Das Startspiel gegen die USA bildet eine wichtige Standortbestimmung und kann einen wesentlichen Einfluss auf den weiteren Verlauf des Turniers haben. Wir zählen auf die grosse Unterstützung der Zuschauer, damit wir unsere Minimalziel – den Vierteilfinal – erreichen können. Mit etwas Glück könnte gar noch eine bessere Platzierung erreicht werden.
Wer ist der Favorit an der WM 2024?
Der Favoritenkreis umfasst die Top-Streethockeyteams der Welt, nämlich Kanada, Tschechien, Slowakei und die USA. Gewinnt eine andere Mannschaft den WM-Pokal wäre dies eine sehr grosse Überraschung. Nicht zu unterschätzen sind die Griechen, Finnen, Italiener und hoffentlich auch wir Schweizer, welche um eine Halbfinal-qualifikation kämpfen.
Was bedeutet es, dass die WM 2024 in der Schweiz stattfindet? Bringt sie zusätzlichen Druck auf das Team?
Eine Weltmeisterschaft im eigenen Land weckt immer grosse Erwartungen, von der Mannschaft, vom Publikumsaufmarsch und von der Nachhaltigkeit. Die Beispiele Sierre (2003) und vor allem Zug (2015) lösten eine Euphorie aus, fanden doch viele Jugendliche Zugang zu dieser Sportart – nicht zuletzt auch durch das überzeugende Auftreten der Schweizer Nationalmannschaft. Weshalb sollen Visp und Raron Ausnahmen bilden?

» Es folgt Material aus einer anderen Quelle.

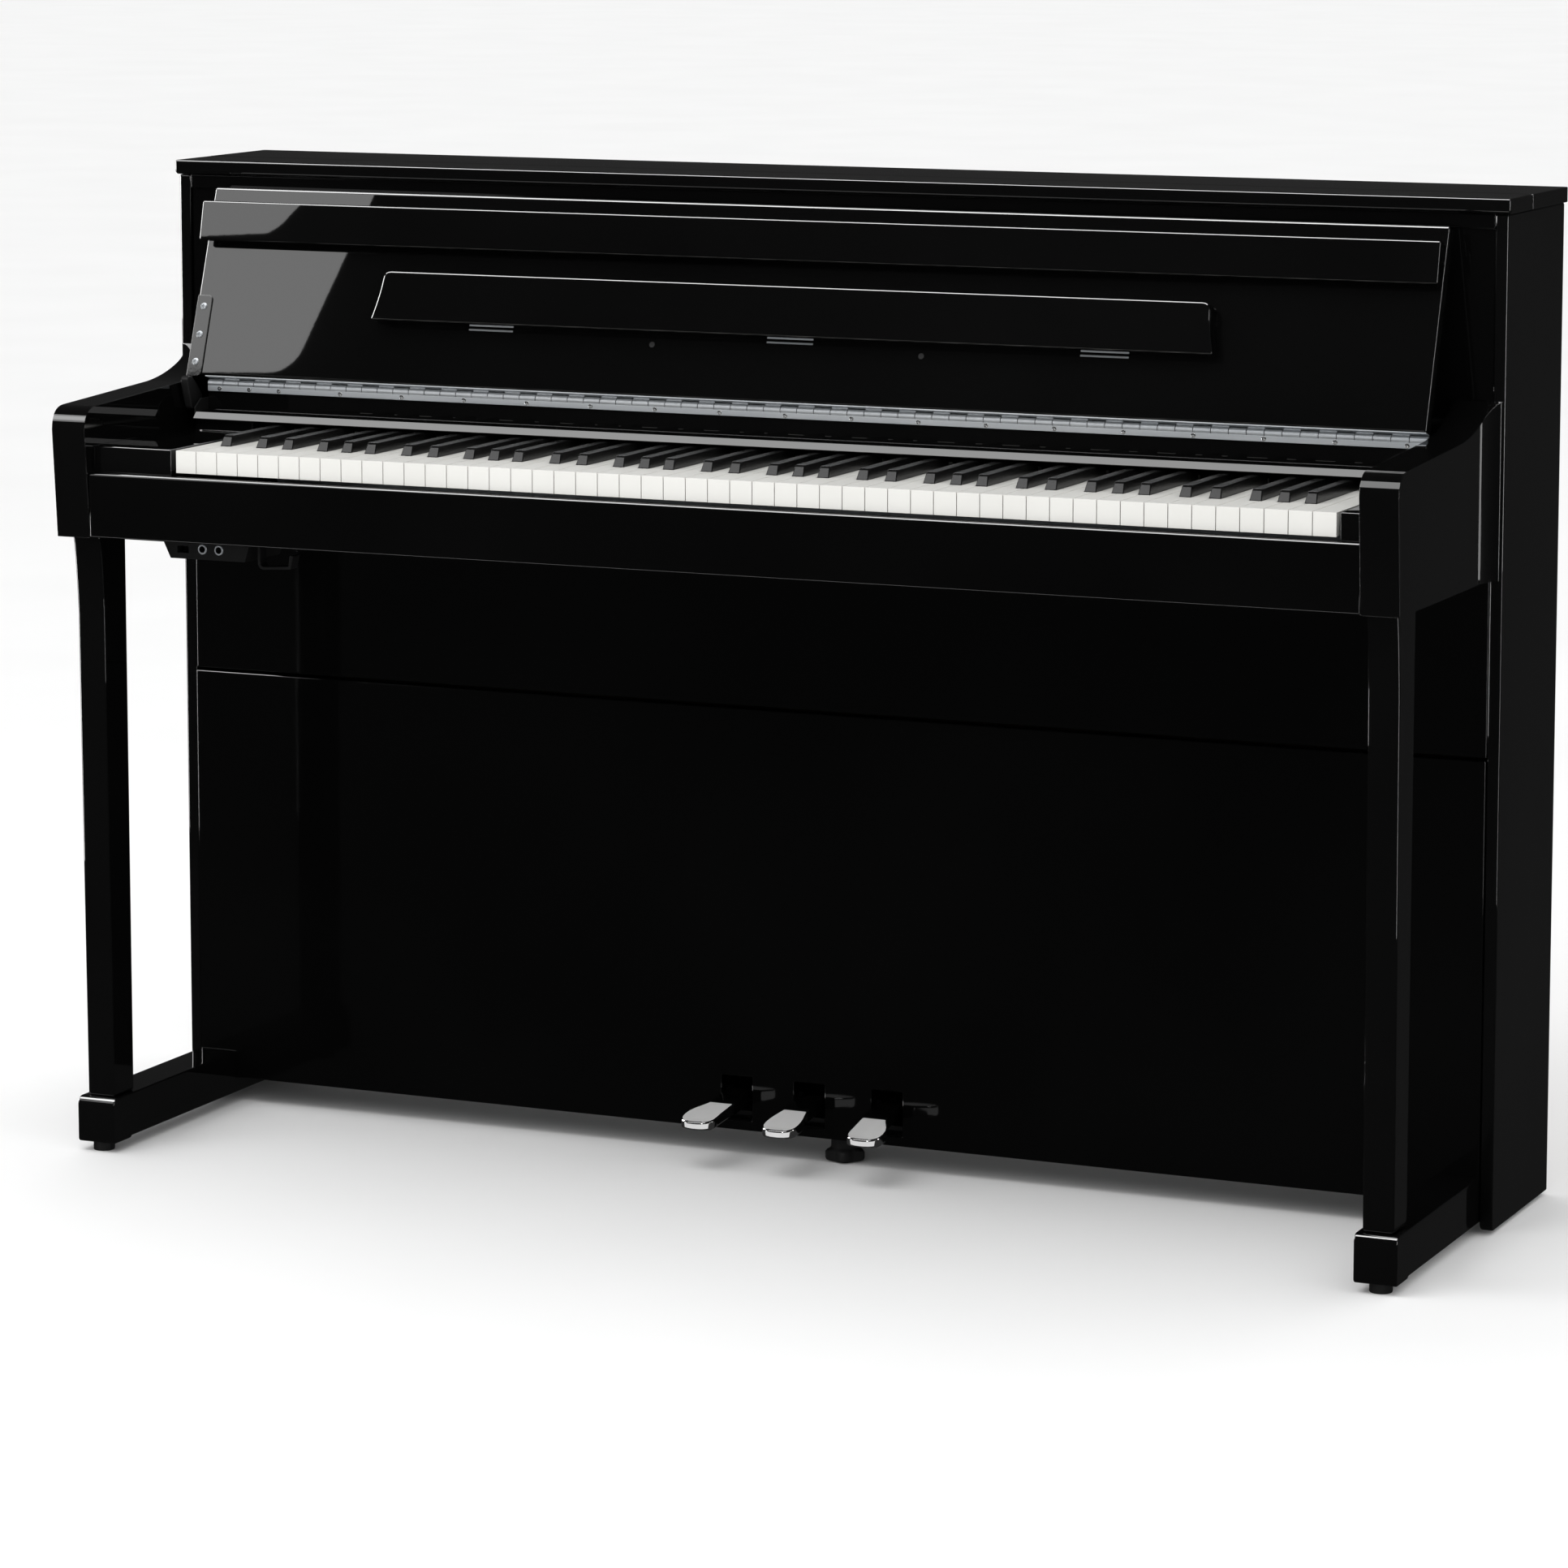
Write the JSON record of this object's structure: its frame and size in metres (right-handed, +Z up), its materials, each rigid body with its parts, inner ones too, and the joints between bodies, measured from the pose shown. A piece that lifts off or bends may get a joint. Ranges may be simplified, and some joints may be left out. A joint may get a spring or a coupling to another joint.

Auch die Erwartungshaltung der Spieler ist gross, weshalb auch ein gewisser Druck auf ihnen lastet. Dies beurteile ich aber als „normal“ und bewältigbar. Das Kader umfasst neben den jungen Spielern auch 4 Spieler, welche bereits an der WM 2015 in Zug gespielt haben. Ihre wertvollen Erfahrungen dienen der ganzen Mannschaft.
Wichtig scheint mir, die anfänglich vorhandene Nervosität möglichst schnell abzustreifen und mit grossem Willen und Kampfkraft in jedes Spiel zu steigen. Jedes Spiel bildet eine neue Chance und diese gilt es zu nutzen.